(This is about my friend who makes shoes. His journey in entrepreneurship, as far as I’m privy to, is representative of the early stages of entrepreneurship. And I decided to write about the stages. And with an image of me wearing one of his designs).
Horny Phase: This is when an idea hits you and you start to masturbate over it. "Shoemaking. Yes, shoemaking!". Like the prospect of sex, the idea begins to sound promising, exotic, romantic and sometimes fantastical. Your brain is on overdrive. Your body twitches. It's love at first thought. But it's a delicate phase; it can extinguish quickly.
Passion Petrol Phase: "I am about to revolutionize shoemaking in Nigeria". This sustains the Horny Phase. You're now completely on steroids. Nothing in this world can stop you. You start to build biases to protect the idea. In fact, everything around you exists to confirm your biases. You associate the fervency of your passion to a divine conviction. Everyone starts to get a vibe from you. You're either weird to them or they're in awe of you. You can't stop yourself.
Quotation Phase: "Just do it!", "Just do the fucking shoes!". This is the most ridiculous stage. Familiar quotes take a new quality - "A journey of a thousand steps start with a fucking giant shoe". Same as spiritual quotes. You imagine yourself as an incarnate of a great entrepreneur. (Steve Jobs is everyone's usual suspect. Seth Godin is second. Yours will include the wealthy uncle that locks down the village during Christmas). You start saying smart and nice-sounding stuff. In order words, it's the phase of heightened psychosis. Everything motivates you. If a mere road sign says, "Speed Bump Ahead", you take it as a metaphor for your new business. You're just mad!
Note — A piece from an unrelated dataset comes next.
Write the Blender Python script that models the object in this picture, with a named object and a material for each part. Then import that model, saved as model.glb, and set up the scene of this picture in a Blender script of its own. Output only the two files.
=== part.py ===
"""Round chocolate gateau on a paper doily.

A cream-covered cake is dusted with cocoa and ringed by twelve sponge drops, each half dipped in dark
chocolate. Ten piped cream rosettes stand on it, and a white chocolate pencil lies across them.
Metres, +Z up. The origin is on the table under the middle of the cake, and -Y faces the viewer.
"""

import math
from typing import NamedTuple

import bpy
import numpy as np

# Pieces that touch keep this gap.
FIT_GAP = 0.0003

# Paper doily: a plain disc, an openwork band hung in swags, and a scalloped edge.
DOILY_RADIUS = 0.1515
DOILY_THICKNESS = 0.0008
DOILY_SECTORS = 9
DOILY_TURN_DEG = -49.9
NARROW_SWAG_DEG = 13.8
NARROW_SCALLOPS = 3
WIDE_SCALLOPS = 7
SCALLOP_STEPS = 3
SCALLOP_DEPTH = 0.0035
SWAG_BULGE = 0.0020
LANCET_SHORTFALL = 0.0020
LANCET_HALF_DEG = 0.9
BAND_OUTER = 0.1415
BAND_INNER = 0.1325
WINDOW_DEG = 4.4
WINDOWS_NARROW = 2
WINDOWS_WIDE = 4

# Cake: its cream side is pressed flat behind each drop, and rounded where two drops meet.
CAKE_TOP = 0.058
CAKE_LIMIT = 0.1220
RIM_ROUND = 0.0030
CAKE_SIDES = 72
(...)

First Execution Phase: "We've launched a website that will change how shoes are made and sold in Nigeria". Actually, if you could, you may extend the claim to the world because, why not? This is world domination! And you'd believe your own silliness. Yes, the website is up and you've announced to friends, family, church members and exes. You won't talk about the hell you took web developers through in the making of the website. Your worry is now full-blown, and even more complicated by an anxiety over revenue. No, not anxiety. It's paranoia. How to make money becomes the bane of your existence!
OCD Phase: "Our logo must carry shoe element so it can become iconic". Actually, OCD runs through almost all the stages. But special mention to the compulsive and unnecessary drag over the choice of color, logo and the friggin' website design. (You'll contact some creative pretenders like Chris Ogunlowo via BBM, WhatsApp and everywhere and ask about their intelligent take on your logo, and he will feign intelligence simply to make you get off his back. But, deep down, he wondered if there aren't things that are more important to obsess about). You'll start googling the meanings of colours and, maybe, find spiritual connotations of logo elements and names!
Vanity Phase: "Journalists and bloggers will kill themselves to feature our shoes." This one is a curse. And you're careful. You know all those media things are at best veiled narcissism. The key currency here is to separate vanity from substance. You know well that not all media mentions are the same, some are the devil's way of distracting you from what matters. You don't chase interviews, PR, photo-ops and magazine front covers. You have things that are more important about your business to worry about. There's a wife to take care of, there's a future Harvard school fees to pay for the lil’ ones, and salaries to pay.
Lachrymal Phase: "Yaaaay, our shoes are selling. We have unique customers and we've hit our first profit." Insert tears here. Insert joy here. Insert multiple orgasms too. You’ve been waiting for this confirmation. You needed it to confirm you know what you're doing and you're doing it right. A milestone brings tears to your eyes. But, but... but your work has just begun.
Customers-Are-Kings-But-Some-Are-Fools Phase: "Don't fucking compare my shoes with roadside shoes". All along, you've been encountering customers at every point and you've been dealing with them with your church-mind. But it feels like a wayward prank when it seems like customers are behind you, scheming your downfall with unrealistic requests. You're holding yourself back from screaming on the phone or slapping the ones in front of you! But it is what it; you've got to deal with. Customers make or break businesses; you now know how to deal with them.
Customers-Breed-Customers Phase: "O'boy, I supplied shoes to my guy at that bank, now all their staff order shoes from me". Hey, you've gotta chill on the excitement. Your good work attracts more customers. Mediocrity doesn't duplicate excellence. Your Lagos domination has just begun. Keep at it. And be humble.
Bad-Customers-Pretending-To-Be-Friends Phase: "Chris, when are you going to order shoes from us, or, are you maaaad?" Some friends are in your business to ruin your business. Dealing with them requires an act of the divine. They won't order shoes. They won't invest in your business. They won't even visit your snazzy, elegant, on fleek website. But they'll write long ass Medium posts so you can give them free shoes or borrow them to rock them to owambe parties."